Why I am a Doctor of Chiropractic

Because I honor the inborn potential of everyone to be truly healthy. Because I desire to help the newborn, the aged, and those without hope. Because I choose to care for the patient with the disease, not the disease. Because I wish to assist rather than intrude; to free rather than control. Because I seek to correct the cause, and not its effect. Because I know doctors do not heal, only the body can heal itself. Because I have been called to serve others. Because I want to make a difference. Because every day I get to witness miracles.

Because I know it is right.


At the time, I liked it. It may have been a bit zealous in tone, but it made me feel good about being a chiropractic doctor when I read it. So, I hung it on the wall of my office. But years went by, I moved offices, changed my décor, and ended up putting the plaque in a box, on a shelf.

Out of sight. Out of mind.

Then recently a friend of mine sent me a link to a talk by Simon Sinek: How great leaders inspire action.  Simon has a simple but powerful model for inspirational leadership all starting with a golden circle and the question “Why?” His examples include Apple, Martin Luther King, and the Wright brothers.

Simon Sinek reminded me of the importance of knowing (and being able to articulate) why we do what we do.

Like most other people, I know what I do. I provide chiropractic care. And, while that statement is true, who cares? Every chiropractor provides chiropractic care. So what?

Like many other people, I know how I do what I do. I specialize in Activator Methods chiropractic care. And, we often combine chiropractic care and massage. Between myself and our massage therapists we provide a full range of treatment options for neck pain, headache, sciatic leg pain, back pain—including options for post-surgical back pain and complex cases—all under one roof. But again, so what?

According to Simon, people don’t buy what we do, or how we do it. People buy why we do it.

So, I took Simon’s challenge. I asked myself, “Why do I do what I do?” As a result, here is my present day informal treatise of sorts for my chosen profession:

Why I am a Doctor of Chiropractic

Because I believe people deserve drug-free, noninvasive options

for treating pain and inflammation

that “first, do no harm.”

It may not be as quite as eloquent (or as inclusive) as the one at the top of this page, but in a world where too many people seem to act as if their aches and pains are caused by an ibuprofen deficiency, it clarifies why I do what I do.
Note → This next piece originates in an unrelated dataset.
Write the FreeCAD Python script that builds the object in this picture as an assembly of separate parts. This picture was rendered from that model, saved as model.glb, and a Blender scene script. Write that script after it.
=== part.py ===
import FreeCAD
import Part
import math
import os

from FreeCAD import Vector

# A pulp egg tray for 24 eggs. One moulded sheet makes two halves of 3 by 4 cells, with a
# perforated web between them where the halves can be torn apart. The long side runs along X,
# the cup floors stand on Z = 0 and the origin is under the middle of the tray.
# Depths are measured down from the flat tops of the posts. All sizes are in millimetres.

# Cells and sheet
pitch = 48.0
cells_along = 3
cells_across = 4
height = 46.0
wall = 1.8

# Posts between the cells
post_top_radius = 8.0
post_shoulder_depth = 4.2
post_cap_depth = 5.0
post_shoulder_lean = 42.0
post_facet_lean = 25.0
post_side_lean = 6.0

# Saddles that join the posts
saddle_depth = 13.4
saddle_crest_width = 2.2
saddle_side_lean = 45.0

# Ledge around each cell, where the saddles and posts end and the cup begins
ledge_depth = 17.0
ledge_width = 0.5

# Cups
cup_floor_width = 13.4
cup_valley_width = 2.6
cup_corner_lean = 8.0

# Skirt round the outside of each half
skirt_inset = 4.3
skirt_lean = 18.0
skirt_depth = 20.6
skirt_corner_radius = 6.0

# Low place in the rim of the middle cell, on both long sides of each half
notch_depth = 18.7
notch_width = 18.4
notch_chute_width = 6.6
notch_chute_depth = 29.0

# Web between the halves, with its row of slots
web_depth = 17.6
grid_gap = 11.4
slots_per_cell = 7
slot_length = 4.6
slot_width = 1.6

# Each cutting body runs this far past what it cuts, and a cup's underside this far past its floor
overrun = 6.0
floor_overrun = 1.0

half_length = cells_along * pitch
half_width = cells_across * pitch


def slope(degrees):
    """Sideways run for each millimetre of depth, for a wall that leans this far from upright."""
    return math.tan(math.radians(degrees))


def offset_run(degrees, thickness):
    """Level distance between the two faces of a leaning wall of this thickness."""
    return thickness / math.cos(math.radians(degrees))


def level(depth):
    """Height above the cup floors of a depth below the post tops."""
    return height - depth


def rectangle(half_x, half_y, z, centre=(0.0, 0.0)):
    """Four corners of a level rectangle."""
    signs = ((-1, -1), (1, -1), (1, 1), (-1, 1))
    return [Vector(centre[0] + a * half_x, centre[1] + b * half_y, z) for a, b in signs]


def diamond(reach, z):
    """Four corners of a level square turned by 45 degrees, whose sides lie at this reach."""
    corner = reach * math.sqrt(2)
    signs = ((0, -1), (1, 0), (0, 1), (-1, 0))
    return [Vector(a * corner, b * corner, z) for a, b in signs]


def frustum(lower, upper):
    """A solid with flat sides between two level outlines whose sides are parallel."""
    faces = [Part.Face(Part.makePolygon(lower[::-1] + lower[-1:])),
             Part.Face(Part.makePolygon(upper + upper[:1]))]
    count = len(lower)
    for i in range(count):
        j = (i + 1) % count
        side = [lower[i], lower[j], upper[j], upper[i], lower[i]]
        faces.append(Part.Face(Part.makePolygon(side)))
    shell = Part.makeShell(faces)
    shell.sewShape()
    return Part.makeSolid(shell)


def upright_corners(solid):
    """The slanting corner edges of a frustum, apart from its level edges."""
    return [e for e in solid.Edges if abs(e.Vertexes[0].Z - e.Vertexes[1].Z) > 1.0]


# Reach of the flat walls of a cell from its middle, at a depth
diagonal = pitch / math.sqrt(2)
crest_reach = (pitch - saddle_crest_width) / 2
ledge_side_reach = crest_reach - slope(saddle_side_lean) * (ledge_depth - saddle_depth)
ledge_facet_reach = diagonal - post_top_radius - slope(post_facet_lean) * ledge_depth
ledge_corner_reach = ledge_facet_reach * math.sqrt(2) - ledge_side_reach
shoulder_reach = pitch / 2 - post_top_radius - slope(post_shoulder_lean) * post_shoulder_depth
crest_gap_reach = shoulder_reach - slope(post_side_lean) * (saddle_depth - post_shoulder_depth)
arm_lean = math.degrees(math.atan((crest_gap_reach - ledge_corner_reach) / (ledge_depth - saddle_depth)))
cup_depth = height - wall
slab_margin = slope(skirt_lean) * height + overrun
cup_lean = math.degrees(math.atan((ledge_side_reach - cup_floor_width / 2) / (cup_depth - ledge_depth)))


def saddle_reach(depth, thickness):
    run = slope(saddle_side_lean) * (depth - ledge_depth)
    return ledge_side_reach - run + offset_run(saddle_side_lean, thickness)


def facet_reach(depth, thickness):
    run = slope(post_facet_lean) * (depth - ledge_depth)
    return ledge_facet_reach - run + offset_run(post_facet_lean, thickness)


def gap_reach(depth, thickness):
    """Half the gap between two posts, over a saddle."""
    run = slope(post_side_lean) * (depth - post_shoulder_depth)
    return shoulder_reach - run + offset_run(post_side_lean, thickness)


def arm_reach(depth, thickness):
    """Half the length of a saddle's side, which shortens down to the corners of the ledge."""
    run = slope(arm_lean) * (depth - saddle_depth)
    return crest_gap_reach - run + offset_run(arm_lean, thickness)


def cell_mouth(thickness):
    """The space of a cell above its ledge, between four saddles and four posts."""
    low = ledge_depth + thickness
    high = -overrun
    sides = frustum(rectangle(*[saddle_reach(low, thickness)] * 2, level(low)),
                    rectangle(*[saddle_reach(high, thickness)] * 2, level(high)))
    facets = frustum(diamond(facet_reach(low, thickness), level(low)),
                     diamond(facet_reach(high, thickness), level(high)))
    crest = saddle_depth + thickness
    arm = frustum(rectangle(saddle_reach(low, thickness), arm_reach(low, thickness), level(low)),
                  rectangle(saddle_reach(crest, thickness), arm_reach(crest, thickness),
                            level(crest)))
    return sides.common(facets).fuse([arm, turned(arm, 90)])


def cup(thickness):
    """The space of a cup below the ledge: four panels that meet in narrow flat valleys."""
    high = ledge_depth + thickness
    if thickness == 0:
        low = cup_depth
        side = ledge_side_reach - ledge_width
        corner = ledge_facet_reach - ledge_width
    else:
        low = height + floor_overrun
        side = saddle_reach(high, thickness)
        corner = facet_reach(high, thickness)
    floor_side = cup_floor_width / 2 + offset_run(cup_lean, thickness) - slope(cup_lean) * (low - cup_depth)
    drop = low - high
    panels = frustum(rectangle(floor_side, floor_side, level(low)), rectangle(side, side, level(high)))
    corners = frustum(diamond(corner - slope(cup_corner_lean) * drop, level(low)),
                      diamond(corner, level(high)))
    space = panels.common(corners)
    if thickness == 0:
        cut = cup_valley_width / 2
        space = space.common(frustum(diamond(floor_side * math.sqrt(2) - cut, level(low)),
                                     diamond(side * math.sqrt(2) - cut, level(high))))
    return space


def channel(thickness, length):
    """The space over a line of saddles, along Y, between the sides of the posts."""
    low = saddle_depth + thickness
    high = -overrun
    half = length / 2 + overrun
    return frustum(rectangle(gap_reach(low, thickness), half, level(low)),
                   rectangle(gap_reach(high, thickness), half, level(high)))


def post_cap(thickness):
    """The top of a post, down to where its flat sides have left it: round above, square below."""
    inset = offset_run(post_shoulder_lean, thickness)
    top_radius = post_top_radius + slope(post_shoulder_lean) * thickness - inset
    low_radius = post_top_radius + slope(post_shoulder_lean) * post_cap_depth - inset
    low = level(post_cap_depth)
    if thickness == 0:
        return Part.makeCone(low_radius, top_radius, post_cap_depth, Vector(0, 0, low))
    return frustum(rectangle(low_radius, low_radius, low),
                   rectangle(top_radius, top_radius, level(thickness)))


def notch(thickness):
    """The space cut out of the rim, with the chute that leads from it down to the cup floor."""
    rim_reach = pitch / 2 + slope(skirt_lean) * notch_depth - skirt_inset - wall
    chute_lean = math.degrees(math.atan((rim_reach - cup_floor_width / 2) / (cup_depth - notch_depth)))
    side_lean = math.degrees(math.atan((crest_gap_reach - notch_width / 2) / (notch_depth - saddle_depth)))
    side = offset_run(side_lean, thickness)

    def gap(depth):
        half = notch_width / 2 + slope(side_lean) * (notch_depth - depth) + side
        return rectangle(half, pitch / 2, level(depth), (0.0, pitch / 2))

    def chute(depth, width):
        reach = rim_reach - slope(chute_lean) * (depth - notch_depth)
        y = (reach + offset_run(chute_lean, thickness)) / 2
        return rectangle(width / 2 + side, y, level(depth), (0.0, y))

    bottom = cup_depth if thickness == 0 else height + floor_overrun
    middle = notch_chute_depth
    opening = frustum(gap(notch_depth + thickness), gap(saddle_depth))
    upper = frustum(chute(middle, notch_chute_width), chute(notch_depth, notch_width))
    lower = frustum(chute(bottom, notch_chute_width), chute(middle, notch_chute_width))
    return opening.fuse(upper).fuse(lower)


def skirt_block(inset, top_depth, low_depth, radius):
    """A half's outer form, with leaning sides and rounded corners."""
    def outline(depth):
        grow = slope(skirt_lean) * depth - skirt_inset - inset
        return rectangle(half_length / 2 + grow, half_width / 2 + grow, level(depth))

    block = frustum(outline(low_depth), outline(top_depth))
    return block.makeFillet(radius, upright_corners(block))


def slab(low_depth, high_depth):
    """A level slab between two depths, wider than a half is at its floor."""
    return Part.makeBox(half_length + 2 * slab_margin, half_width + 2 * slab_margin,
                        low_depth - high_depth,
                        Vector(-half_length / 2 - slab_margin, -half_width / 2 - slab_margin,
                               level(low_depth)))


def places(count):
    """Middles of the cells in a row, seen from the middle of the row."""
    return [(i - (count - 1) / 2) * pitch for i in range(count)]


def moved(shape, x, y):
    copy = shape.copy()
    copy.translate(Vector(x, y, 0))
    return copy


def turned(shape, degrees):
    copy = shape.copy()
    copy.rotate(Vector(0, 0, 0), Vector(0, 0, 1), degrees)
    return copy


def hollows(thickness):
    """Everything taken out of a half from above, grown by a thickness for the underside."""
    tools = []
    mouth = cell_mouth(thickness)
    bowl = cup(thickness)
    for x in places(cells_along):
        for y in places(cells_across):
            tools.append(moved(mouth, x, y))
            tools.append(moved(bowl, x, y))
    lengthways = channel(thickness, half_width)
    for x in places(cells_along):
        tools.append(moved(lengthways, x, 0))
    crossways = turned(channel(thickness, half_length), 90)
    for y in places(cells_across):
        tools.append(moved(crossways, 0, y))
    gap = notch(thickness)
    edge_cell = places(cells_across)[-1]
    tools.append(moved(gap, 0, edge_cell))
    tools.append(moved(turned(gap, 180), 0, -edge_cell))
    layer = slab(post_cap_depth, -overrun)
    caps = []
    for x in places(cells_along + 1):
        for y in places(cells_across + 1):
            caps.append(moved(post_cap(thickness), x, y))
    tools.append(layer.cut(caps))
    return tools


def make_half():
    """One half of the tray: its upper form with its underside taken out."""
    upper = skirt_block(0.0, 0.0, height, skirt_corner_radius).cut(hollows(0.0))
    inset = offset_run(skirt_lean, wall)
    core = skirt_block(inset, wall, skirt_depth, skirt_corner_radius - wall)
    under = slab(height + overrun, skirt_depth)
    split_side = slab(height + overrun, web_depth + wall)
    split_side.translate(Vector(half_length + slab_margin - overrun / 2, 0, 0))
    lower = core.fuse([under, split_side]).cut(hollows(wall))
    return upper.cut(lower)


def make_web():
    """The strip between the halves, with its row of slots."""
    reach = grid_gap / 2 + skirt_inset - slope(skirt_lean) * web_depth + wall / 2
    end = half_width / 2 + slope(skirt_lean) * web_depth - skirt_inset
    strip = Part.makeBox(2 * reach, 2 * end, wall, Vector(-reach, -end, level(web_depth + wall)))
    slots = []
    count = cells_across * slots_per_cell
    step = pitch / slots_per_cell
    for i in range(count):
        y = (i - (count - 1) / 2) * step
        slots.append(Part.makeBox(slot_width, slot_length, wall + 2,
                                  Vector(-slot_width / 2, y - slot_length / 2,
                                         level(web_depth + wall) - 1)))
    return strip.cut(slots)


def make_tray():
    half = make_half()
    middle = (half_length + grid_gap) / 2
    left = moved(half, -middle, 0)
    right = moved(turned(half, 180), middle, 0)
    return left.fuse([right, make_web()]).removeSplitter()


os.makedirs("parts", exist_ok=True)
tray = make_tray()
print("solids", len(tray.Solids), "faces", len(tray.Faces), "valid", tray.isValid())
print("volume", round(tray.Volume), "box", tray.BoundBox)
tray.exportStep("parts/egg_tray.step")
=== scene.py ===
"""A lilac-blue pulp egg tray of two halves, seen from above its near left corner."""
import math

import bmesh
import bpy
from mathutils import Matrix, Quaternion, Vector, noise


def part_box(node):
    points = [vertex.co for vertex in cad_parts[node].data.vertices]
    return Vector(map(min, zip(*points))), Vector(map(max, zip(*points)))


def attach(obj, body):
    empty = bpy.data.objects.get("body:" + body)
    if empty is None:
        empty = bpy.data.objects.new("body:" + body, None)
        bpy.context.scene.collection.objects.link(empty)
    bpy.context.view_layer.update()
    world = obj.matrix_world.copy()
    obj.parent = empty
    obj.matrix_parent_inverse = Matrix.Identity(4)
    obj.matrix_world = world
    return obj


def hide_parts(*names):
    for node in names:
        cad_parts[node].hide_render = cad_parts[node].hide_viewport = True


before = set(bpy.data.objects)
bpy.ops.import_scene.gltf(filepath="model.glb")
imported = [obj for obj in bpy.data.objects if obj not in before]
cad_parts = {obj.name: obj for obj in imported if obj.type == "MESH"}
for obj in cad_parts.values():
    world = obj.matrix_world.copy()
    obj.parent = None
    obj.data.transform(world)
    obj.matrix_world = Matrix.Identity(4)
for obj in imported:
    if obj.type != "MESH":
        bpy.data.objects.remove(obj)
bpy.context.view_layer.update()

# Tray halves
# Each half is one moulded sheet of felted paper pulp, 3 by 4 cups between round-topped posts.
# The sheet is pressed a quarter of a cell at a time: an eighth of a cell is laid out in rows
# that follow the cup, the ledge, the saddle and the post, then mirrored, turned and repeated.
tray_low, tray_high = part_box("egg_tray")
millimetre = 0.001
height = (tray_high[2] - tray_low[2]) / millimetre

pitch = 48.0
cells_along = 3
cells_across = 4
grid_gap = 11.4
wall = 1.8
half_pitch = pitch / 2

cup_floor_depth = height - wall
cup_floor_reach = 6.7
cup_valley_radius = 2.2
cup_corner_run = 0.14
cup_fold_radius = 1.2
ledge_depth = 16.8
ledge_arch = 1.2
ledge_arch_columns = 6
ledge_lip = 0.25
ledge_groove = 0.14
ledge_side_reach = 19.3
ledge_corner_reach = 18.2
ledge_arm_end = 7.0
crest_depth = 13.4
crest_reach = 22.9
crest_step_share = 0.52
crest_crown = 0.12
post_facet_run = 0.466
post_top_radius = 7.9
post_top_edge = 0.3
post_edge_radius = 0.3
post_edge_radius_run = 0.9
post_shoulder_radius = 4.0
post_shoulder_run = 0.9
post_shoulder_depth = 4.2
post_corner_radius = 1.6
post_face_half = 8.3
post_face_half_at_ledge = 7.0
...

So….why do you do what you do?

  1. February 6, 2012

    I am a licensed massotherapist and I love what I do. Working muscles in people’s bodies so they will relax, bringing blood back to those aching muscles, and seeing some relief in these clients is a rewarding experience for me. Giving people hope that they can make a difference how their body feels; whether through massage, chiropractic, exercise or another modality is one gift I can give them. Every body is different, so every massage is a challenge and a gift for me. These are some reasons why I do what I do.